Pada awalnya memang saya belum ikhlas untuk melepas cita-cita saya. Tapi sekarang saya bersyukur, saya bersyukur dengan poin-poin kecil yang saya miliki yang membentuk sebuah keberhasilan besar bagi saya. Saya pernah berpikir, mungkin kalau saat itu saya berhasil mendapatkan apa yang saya cita-citakan, saya nggak ada di sini, mungkin saya ga bakal tamat kelas conversation, mungkin saya ga akan pernah jadi pengurus himpunan, mungkin saya ga akan jadi asisten lab, mungkin nilai-nilai saya ga sebagus saat saya di sini, atau mungkin-mungkin yang lainnya.
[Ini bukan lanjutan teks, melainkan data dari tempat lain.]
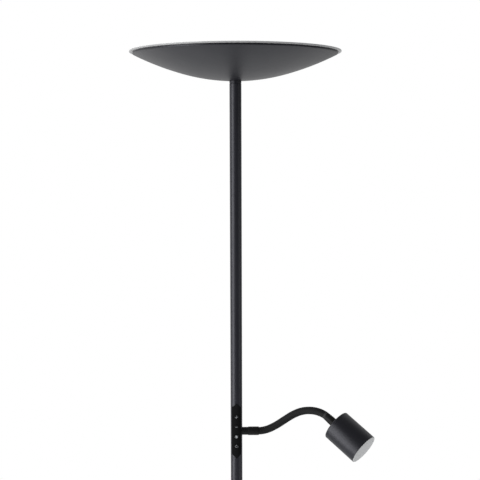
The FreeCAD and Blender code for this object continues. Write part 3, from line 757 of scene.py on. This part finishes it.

Mungkin saya memang gagal memetik hasil yang saya inginkan “manis rasanya”. Saya pernah gagal, tapi bukan berarti saya gagal dalam perjuangan yang saya lakukan. Karena saya berhasil menyelesaikan proses pencapaian mimpi saya bukan dengan mengakhirinya di tengah jalan. Dan akhirnya jika impian saya yang dulu tidak diijinkanNya, saya sudah siap dengan impian-impian saya selanjutnya.